I couldn’t read his expression. “When are you leaving?”
“August thirtieth,” I said.
“That’s next week.”
“It’s next Tuesday.”
He was quiet for a moment, then said, “Are you up to it?”
“I’m not all the way back, but Dr. Schlozman didn’t see any problem with it.”
He pushed his plate away, then said, “I don’t understand why you’re doing this. Why not just stay here and get on with your life?”
“Right now the walk is my life.”
“Walking is no life,” he said. “It’s just walking.”
“What about what you said on the way here? You said I’m entitled to my own grief, and that I need to allow it to run its course.”
“Yes, but allowing it to run its course doesn’t mean running from it.”
“I’m not running from my grief. Believe me, it follows me every step of the way.”
“And that’s a good thing?”
“You said in Spokane that you understood why I needed to do this.”
“I understood why you left. But it’s been almost a year. I don’t understand what you hope to accomplish by this.”
“I’m not trying to accomplish anything.” I looked at him. “Or maybe I am. I can’t explain why it’s so important. I just know that I need to finish what I started.”
For a moment he didn’t say anything. Then he shook his head. “It just doesn’t make any sense to me.”
“But it does to me. And that’s what matters. You need to let me deal with my grief the way I need to deal with it.”
“But you’re not dealing with it. You’re running away from it. No, you’re
walking
away from it.”
“So let me
not
deal with it the way I need to.”
He breathed out in exasperation.
“Dad, you know what I’m going through. After Mom died, didn’t you want to just escape?”
“I had you,” he said. “I couldn’t just walk away from everything.”
“But did you want to?”
He looked at me for a moment, then stood and took his plate over to the sink. Then he went to his bedroom and shut the door.
I just sat alone at the table.
Is there anyone else I can run out of my life?
CHAPTER
Twelve
You should always be careful of what you say in parting.
Alan Christoffersen’s diary
Over the next week my father didn’t say much—at least not about my leaving. As the time for my departure neared, things between us became increasingly tense, which I dealt with by walking more.

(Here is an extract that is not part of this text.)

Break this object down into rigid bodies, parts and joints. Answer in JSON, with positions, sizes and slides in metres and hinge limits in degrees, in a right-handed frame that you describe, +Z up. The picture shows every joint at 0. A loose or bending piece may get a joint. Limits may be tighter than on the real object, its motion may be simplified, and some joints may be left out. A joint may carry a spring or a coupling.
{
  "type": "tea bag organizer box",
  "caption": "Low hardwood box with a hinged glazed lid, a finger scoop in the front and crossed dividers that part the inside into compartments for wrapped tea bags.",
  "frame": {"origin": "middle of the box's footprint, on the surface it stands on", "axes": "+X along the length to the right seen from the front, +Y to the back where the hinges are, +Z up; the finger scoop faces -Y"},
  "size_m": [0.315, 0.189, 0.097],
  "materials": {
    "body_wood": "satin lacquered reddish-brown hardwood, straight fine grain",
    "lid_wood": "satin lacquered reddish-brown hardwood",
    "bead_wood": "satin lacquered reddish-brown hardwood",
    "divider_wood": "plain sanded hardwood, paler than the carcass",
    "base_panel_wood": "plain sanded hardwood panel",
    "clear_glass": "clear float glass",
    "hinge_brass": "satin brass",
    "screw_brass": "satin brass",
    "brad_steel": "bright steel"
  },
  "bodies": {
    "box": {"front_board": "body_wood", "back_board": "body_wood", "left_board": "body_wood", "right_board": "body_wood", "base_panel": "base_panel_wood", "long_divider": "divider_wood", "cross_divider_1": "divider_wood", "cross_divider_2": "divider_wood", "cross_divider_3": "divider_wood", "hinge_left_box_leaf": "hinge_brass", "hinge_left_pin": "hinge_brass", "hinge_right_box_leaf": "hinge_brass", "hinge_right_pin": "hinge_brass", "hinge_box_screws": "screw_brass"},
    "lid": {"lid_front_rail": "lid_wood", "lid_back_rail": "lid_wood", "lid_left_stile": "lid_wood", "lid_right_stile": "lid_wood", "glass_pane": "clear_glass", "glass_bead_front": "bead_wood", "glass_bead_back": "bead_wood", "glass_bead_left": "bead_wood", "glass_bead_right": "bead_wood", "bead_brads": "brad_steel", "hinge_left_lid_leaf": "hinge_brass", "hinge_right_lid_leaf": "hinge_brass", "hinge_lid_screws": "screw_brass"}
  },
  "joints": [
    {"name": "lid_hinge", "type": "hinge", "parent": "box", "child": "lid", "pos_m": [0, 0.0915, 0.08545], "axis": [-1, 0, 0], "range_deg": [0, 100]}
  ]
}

Two days before my flight back to St. Louis, my father and I were eating dinner when I just couldn’t stand the silence anymore.

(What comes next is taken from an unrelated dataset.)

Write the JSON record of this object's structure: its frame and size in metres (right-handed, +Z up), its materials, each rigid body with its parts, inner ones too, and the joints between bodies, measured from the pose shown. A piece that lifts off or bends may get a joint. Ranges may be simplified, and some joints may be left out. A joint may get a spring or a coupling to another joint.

“My flight’s Tuesday morning,” I said.
He kept on eating, meticulously cutting off bite-sized pieces of flank steak, then spearing them and putting them into his mouth.
I breathed out in exasperation. “Dad, I’m leaving. Can we talk about this?”
He kept at his steak. “You’ve made up your mind. What’s there to talk about?”
“Can we talk about why you’re so angry?”
He looked me in the eyes. “Do you think that there’s something magical about Key West? That the moment you reach the city line your life will just miraculously change and everything will be good again?”
“No, Dad, everything will
never
be good again.”
He shook his head. “You need to have faith,” he said.
“Faith in what?”
“That life is still worth living.”
“What did you think, that I was going to come home and abandon my walk?”
My father’s demeanor softened. “No. But I was hoping.”
I exhaled slowly, regaining my composure. “Look, I’m sorry. I know you want me to stay. But it’s not my path. At least not yet.”